# MATERIAL

=-=-=

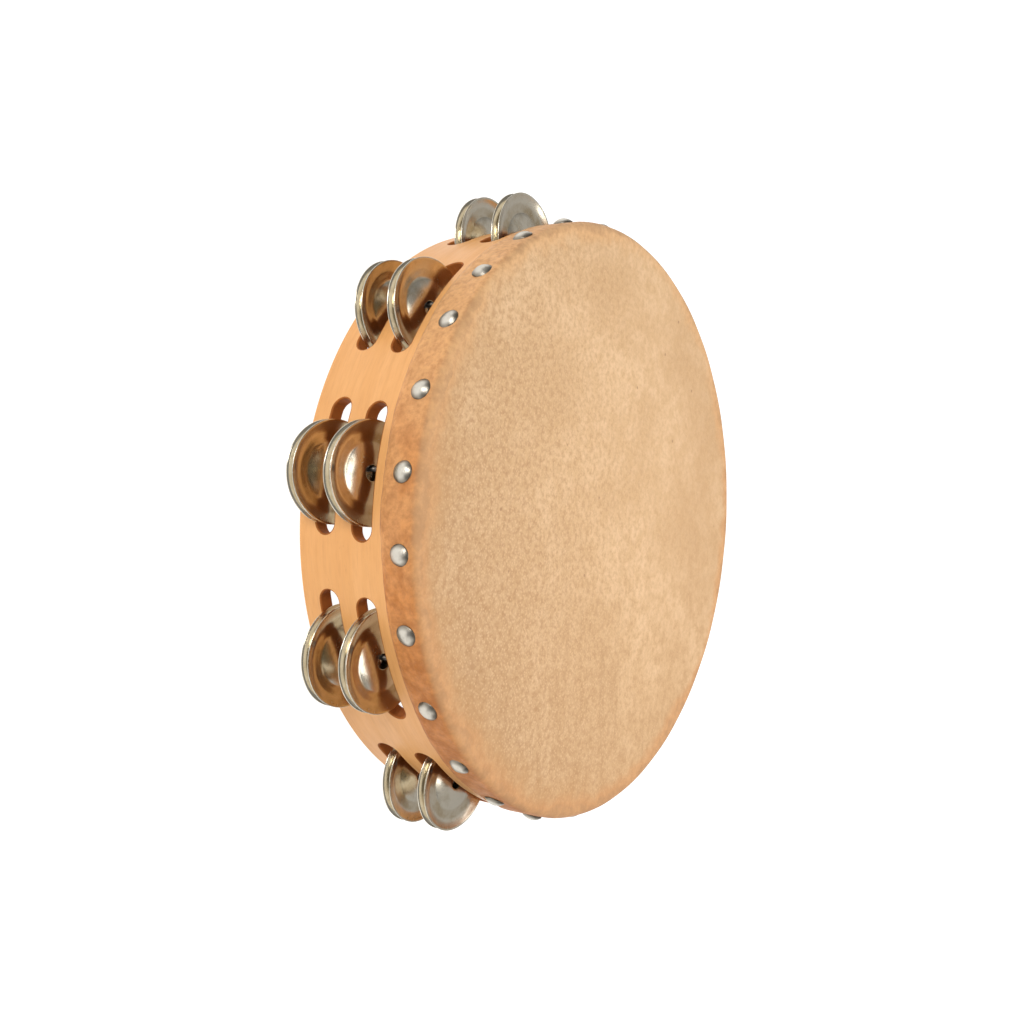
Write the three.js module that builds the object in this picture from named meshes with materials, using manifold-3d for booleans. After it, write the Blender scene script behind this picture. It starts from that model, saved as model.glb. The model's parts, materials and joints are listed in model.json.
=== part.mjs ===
// A 10 inch tambourine: a bent beech hoop with a tacked calfskin head, and nine pinned stations of
// paired jingles in two rows, with a plain stretch of hoop left free for the hand.
// Millimetres, +Z up. The drum's axis is Z, the open back rim lies on z = 0 and the head faces +Z.

import * as THREE from "three";
import { mergeVertices } from "three/addons/utils/BufferGeometryUtils.js";
import Module from "manifold-3d";

// Whole drum
const HEAD_RADIUS = 127.6; // outside of the skin where it turns down over the hoop
const DEPTH = 57.6; // back rim to drum face
const FIT_GAP = 0.3; // air between pieces that touch

// Skin head: a disc with a lapped band down the outside of the hoop
const SKIN_THICKNESS = 0.8;
const SKIN_LAP = 17.5; // how far the band reaches below the face
const SKIN_EDGE_RADIUS = 2.6; // rounded edge of the drum face
const SKIN_SEGMENTS = 72;

// Hoop
const HOOP_RADIUS = HEAD_RADIUS - SKIN_THICKNESS - FIT_GAP;
const HOOP_WALL = 6.0;
const HOOP_TOP = DEPTH - SKIN_THICKNESS - FIT_GAP;
const HOOP_BEVEL = 0.8; // eased corners of the back rim
const HOOP_SEGMENTS = 96;

// Stations: jingle slots and pins, 33 degrees apart, with a gap of 96 degrees for the hand
const STATION_PITCH = 33;
const FIRST_STATION = -3; // station k stands at k * STATION_PITCH, anticlockwise from +X
const STATION_COUNT = 9;
const PIN_CIRCLE = HOOP_RADIUS - HOOP_WALL / 2;

// Slots: two round-ended windows over each other at each station
const SLOT_LENGTH = 51.0;
const SLOT_HEIGHT = 8.9;

// The two rows of slots. skew is how many degrees a row's slots stand ahead of their pins. Station
// by station, lean is how many degrees the pair of jingles leans on its pin, its outer side down,
// and rise is how far up the pin it lies from the slot's rear edge.
const ROWS = [
  {
    name: "rear",
    floor: 9.1,
    skew: -0.4,
    lean: [3, 1, 4, 2, 2, 3, 8, 3, 2],
    rise: [0.4, 0, 1.2, 0.6, 1.0, 1.6, 0, 0, 1.6],
  },
  {
    name: "front",
    floor: 27.2,
    skew: 0.4,
    lean: [1, 4, 2, 3, 2, 5, 7, 2, 3],
    rise: [1.0, 0.5, 0, 1.2, 1.8, 0, 0, 0.4, 1.6],
  },
];
const SLOT_END_STEPS = 3; // half the facets of each round slot end

// Pins: one long wire pin per station, up through the wall and both of its slots
const PIN_RADIUS = 1.0;
const PIN_HOLE_RADIUS = 1.35;
const PIN_TOP = 46.0;
const PIN_SIDES = 10;

// Jingles: shallow pressed dishes with a raised dome, in pairs back to back
const JINGLE_RADIUS = 19.7;
const JINGLE_SHEET = 0.6;
const JINGLE_HEIGHT = 2.1; // flat ring's back to the top of the lip, and to the top of the dome
const JINGLE_HOLE = 2.9;
const DOME_FOOT = 12.0; // radius where the dome meets the flat ring
const RING_EDGE = 16.2; // radius where the flat ring turns up into the lip
const JINGLE_SEGMENTS = 16;
const JINGLE_HANG = 1.5; // each jingle lies against its pin, this far off centre
const HANG_ANGLE = 200; // and in this direction, anticlockwise from +X

const BEECH = { color: 0xe0a56a, roughness: 0.5, metalness: 0 };
const CALFSKIN = { color: 0xc9a377, roughness: 0.65, metalness: 0 };
const STEEL_WIRE = { color: 0x8f8d88, roughness: 0.4, metalness: 1 };
const NICKEL = { color: 0xc9c3b5, roughness: 0.22, metalness: 1 };

const wasm = await Module();
wasm.setup();

const radians = THREE.MathUtils.degToRad;

// A closed geometry as a manifold solid: shared vertices are merged by position alone.
function toSolid(geometry) {
  const bare = geometry.clone();
  bare.deleteAttribute("normal");
  bare.deleteAttribute("uv");
  const merged = mergeVertices(bare, 1e-4);
  return new wasm.Manifold(
    new wasm.Mesh({
      numProp: 3,
      vertProperties: new Float32Array(merged.attributes.position.array),
      triVerts: new Uint32Array(merged.index.array),
    }),
  );
}

function toGeometry(solid) {
  const mesh = solid.getMesh();
  const geometry = new THREE.BufferGeometry();
  geometry.setAttribute("position", new THREE.BufferAttribute(mesh.vertProperties, 3));
  geometry.setIndex(new THREE.BufferAttribute(mesh.triVerts, 1));
  geometry.computeVertexNormals();
  return geometry;
}

// A solid of revolution about +Z from a closed [radius, height] outline given anticlockwise
// (radius to the right, height up).
function revolved(outline, segments) {
  const closed = [...outline, outline[0]];
  const points = closed.map(([radius, height]) => new THREE.Vector2(radius, height));
  return new THREE.LatheGeometry(points, segments).rotateX(Math.PI / 2);
}

// The points of an arc in an outline, end points included.
function arc(centreX, centreY, radius, fromDegrees, toDegrees, steps) {
  return Array.from({ length: steps + 1 }, (_, i) => {
    const angle = radians(fromDegrees + ((toDegrees - fromDegrees) * i) / steps);
    return [centreX + radius * Math.cos(angle), centreY + radius * Math.sin(angle)];
  });
}

// A round-ended bar lying along Y, pushed out along X: it cuts one slot in the wall at angle 0.
function slotCutter(floor) {
  const end = SLOT_HEIGHT / 2;
  const reach = SLOT_LENGTH / 2 - end;
  const outline = new THREE.Shape();
  outline.absarc(reach, 0, end, -Math.PI / 2, Math.PI / 2, false);
  outline.absarc(-reach, 0, end, Math.PI / 2, (3 * Math.PI) / 2, false);
  const bar = new THREE.ExtrudeGeometry(outline, {
    depth: 5 * HOOP_WALL,
    bevelEnabled: false,
    curveSegments: SLOT_END_STEPS,
  });
  // The outline's x runs along the drum's Y, its y along Z, and the extrusion along X.
  bar.applyMatrix4(
    new THREE.Matrix4().makeBasis(
      new THREE.Vector3(0, 1, 0),
      new THREE.Vector3(0, 0, 1),
      new THREE.Vector3(1, 0, 0),
    ),
  );
  return bar.translate(PIN_CIRCLE - 2.5 * HOOP_WALL, 0, floor + end);
}

function pinHoleCutter() {
  const bottom = -5;
  const length = PIN_TOP + FIT_GAP - bottom;
  return new THREE.CylinderGeometry(PIN_HOLE_RADIUS, PIN_HOLE_RADIUS, length, PIN_SIDES)
    .rotateX(Math.PI / 2)
    .translate(PIN_CIRCLE, 0, bottom + length / 2);
}

const stations = Array.from({ length: STATION_COUNT }, (_, i) => ({
  number: i + 1,
  angle: (FIRST_STATION + i) * STATION_PITCH,
}));

// The bent hoop, with its slots and pin holes
function hoopGeometry() {
  const inner = HOOP_RADIUS - HOOP_WALL;
  const outline = [
    [inner, HOOP_BEVEL],
    [inner + HOOP_BEVEL, 0],
    [HOOP_RADIUS - HOOP_BEVEL, 0],
    [HOOP_RADIUS, HOOP_BEVEL],
    ...arc(HOOP_RADIUS - SKIN_EDGE_RADIUS, HOOP_TOP - SKIN_EDGE_RADIUS, SKIN_EDGE_RADIUS, 0, 90, 2),
    [inner, HOOP_TOP],
  ];
  let hoop = toSolid(revolved(outline, HOOP_SEGMENTS));
  const cutters = [
    { cutter: toSolid(pinHoleCutter()), skew: 0 },
    ...ROWS.map((row) => ({ cutter: toSolid(slotCutter(row.floor)), skew: row.skew })),
  ];
  for (const { angle } of stations) {
    for (const { cutter, skew } of cutters) {
      hoop = hoop.subtract(cutter.rotate([0, 0, angle + skew]));
    }
  }
  return toGeometry(hoop);
}

// The skin: face, rounded edge and lapped band, one thickness throughout
function skinGeometry() {
  const face = DEPTH;
  const bandFoot = DEPTH - SKIN_LAP;
  const insideEdge = HEAD_RADIUS - SKIN_THICKNESS;
  const centreX = HOOP_RADIUS - SKIN_EDGE_RADIUS;
  const centreY = HOOP_TOP - SKIN_EDGE_RADIUS;
  const outer = SKIN_EDGE_RADIUS + FIT_GAP + SKIN_THICKNESS;
  const inner = SKIN_EDGE_RADIUS + FIT_GAP;
  const outline = [
    [0, face - SKIN_THICKNESS],
    ...arc(centreX, centreY, inner, 90, 0, 3),
    [insideEdge, bandFoot],
    [HEAD_RADIUS, bandFoot],
    ...arc(centreX, centreY, outer, 0, 90, 3),
    [0, face],
  ];
  const points = outline.map(([radius, height]) => new THREE.Vector2(radius, height));
  return new THREE.LatheGeometry(points, SKIN_SEGMENTS).rotateX(Math.PI / 2);
}

function pinGeometry() {
  const bottom = FIT_GAP;
  return new THREE.CylinderGeometry(PIN_RADIUS, PIN_RADIUS, PIN_TOP - bottom, PIN_SIDES)
    .rotateX(Math.PI / 2)
    .translate(0, 0, bottom + (PIN_TOP - bottom) / 2);
}

// One jingle, lip and dome up, with the back of its flat ring on z = 0
function jingleGeometry() {
  const top = JINGLE_HEIGHT;
  const under = JINGLE_HEIGHT - JINGLE_SHEET;
  return revolved(
    [
      [JINGLE_HOLE, under],
      [DOME_FOOT - 0.2, 0],
      [RING_EDGE + 0.2, 0],
      [JINGLE_RADIUS, under],
      [JINGLE_RADIUS, top],
      [RING_EDGE, JINGLE_SHEET],
      [DOME_FOOT, JINGLE_SHEET],
      [JINGLE_HOLE, top],
    ],
    JINGLE_SEGMENTS,
  );
}

// The point at a radius and an angle in the plane z = 0
function around(radius, degrees) {
  return new THREE.Vector3(radius * Math.cos(radians(degrees)), radius * Math.sin(radians(degrees)), 0);
}

function piece(name, geometry, look) {
  const mesh = new THREE.Mesh(geometry, new THREE.MeshStandardMaterial(look));
  mesh.name = name;
  return mesh;
}

// A back-to-back pair on its pin: the lower jingle faces the open back and the upper one the head.
// The pair leans out over the outer corner of the slot's rear edge, and clears it by its rise.
function jinglePair(row, number, angle) {
  const lean = radians(row.lean[number - 1]);
  const pair = new THREE.Group();
  const lower = piece(`jingle_${row.name}_${number}_lower`, jingleGeometry(), NICKEL);
  lower.rotation.x = Math.PI;
  lower.position.z = JINGLE_HEIGHT;
  const upper = piece(`jingle_${row.name}_${number}_upper`, jingleGeometry(), NICKEL);
  upper.position.z = JINGLE_HEIGHT + FIT_GAP;
  pair.add(lower, upper);
  pair.rotateOnAxis(around(1, angle + 90), lean);
  pair.position.copy(around(PIN_CIRCLE, angle)).add(around(JINGLE_HANG, HANG_ANGLE));
  const overhang = (HOOP_WALL / 2 + JINGLE_HANG) * Math.tan(lean);
  pair.position.z = row.floor + FIT_GAP + row.rise[number - 1] + overhang;
  // The pin runs through the middle of the pair's height.
  pair.position.sub(around(JINGLE_HEIGHT * Math.sin(lean), angle));
  return pair;
}

const group = new THREE.Group();
group.add(piece("hoop", hoopGeometry(), BEECH));
group.add(piece("skin_head", skinGeometry(), CALFSKIN));

for (const { number, angle } of stations) {
  const pin = piece(`pin_${number}`, pinGeometry(), STEEL_WIRE);
  pin.position.copy(around(PIN_CIRCLE, angle));
  group.add(pin, ...ROWS.map((row) => jinglePair(row, number, angle)));
}

export default group;
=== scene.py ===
import json
import math
import random

import bmesh
import bpy
from mathutils import Matrix, Vector, noise
from mathutils.geometry import delaunay_2d_cdt


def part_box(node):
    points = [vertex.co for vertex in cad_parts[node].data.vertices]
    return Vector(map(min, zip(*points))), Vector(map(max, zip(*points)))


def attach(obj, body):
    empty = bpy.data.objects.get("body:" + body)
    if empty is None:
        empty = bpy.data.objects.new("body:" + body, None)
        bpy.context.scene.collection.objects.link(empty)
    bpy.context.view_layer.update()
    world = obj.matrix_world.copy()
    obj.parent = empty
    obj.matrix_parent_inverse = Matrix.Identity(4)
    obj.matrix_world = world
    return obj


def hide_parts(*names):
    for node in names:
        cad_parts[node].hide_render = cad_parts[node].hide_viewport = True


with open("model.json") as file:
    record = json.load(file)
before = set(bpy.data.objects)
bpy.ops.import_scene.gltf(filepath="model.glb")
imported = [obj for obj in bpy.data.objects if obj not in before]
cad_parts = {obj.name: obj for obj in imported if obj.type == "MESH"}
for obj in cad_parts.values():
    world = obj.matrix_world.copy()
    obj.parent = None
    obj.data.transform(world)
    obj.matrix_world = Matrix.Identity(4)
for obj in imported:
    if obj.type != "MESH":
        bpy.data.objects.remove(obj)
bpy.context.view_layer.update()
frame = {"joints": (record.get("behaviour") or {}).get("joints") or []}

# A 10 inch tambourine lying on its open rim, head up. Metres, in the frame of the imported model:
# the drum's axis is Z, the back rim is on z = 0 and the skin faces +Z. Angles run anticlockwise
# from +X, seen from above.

MM = 0.001


# ---------------------------------------------------------------- sizes

hoop_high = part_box("hoop")[1]
skin_low, skin_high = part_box("skin_head")

HOOP_RADIUS = hoop_high.x
HOOP_WALL = 6.0 * MM
HOOP_INSIDE = HOOP_RADIUS - HOOP_WALL
HOOP_TOP = hoop_high.z
RIM_ROUND = 1.0 * MM  # eased corners of the back rim

STATION_PITCH = 33.0
STATIONS = [STATION_PITCH * k for k in range(-3, 6)]
GRIP = 213.0  # the middle of the plain stretch of hoop
PIN_CIRCLE = HOOP_RADIUS - HOOP_WALL / 2

SLOT_LENGTH = 51.0 * MM
SLOT_HEIGHT = 8.9 * MM
SLOT_ROUND = 0.7 * MM  # eased edges of the slots
# Each row's slot floor, and how many degrees its slots stand ahead of the pins.
ROWS = {"rear": (9.1 * MM, -0.4), "front": (27.2 * MM, 0.4)}
SLOTS = [(station + ahead, floor) for station in STATIONS for floor, ahead in ROWS.values()]

SKIN_RADIUS = skin_high.x
SKIN_TOP = skin_high.z
SKIN_FOOT = skin_low.z
SKIN_THICKNESS = 0.8 * MM
SKIN_SEAT = HOOP_RADIUS + 0.03 * MM  # the band's inside, a hair off the wood
SKIN_EDGE = 3.4 * MM  # rounded edge between the face and the band
BAND_TAPER = 2.5 * MM  # stretch above the cut edge over which the band thins onto the wood
CUT_EDGE = 0.35 * MM  # what is left of the skin's thickness at the cut edge
LAP_SKEW = 1.0 * MM  # half of what the lap's depth swings through, twice round the drum
LAP_SKEW_AT = 62.0  # where the lap is deepest

TACK_RADIUS = 4.2 * MM
TACK_SEGMENTS = 40
TACK_PROUD = 1.8 * MM
TACK_HEIGHT = SKIN_TOP - 7.5 * MM
TACK_PULL = 4.6 * MM  # how far from a tack the skin is pulled in
TACK_DIP = 0.22 * MM  # and how deep
TACK_COUNT = 26
TACK_RUN_START = 31.5  # the evenest run of tacks, driven a little closer than the rest
TACK_RUN_PITCH = 13.6
TACK_RUN_COUNT = 12
TACK_WANDER = [0, 0.4, 0.8, -0.4, -0.2, 0, -0.3, -0.6, 0.2, 0.6, 0.5, 0]  # degrees, driven by eye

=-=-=

# WHAT IS ASKED
Show the lines from the data above that contain the string "anticlockwise".

# SOLVED PROBLEM
const FIRST_STATION = -3; // station k stands at k * STATION_PITCH, anticlockwise from +X
const HANG_ANGLE = 200; // and in this direction, anticlockwise from +X
// A solid of revolution about +Z from a closed [radius, height] outline given anticlockwise
# the drum's axis is Z, the back rim is on z = 0 and the skin faces +Z. Angles run anticlockwise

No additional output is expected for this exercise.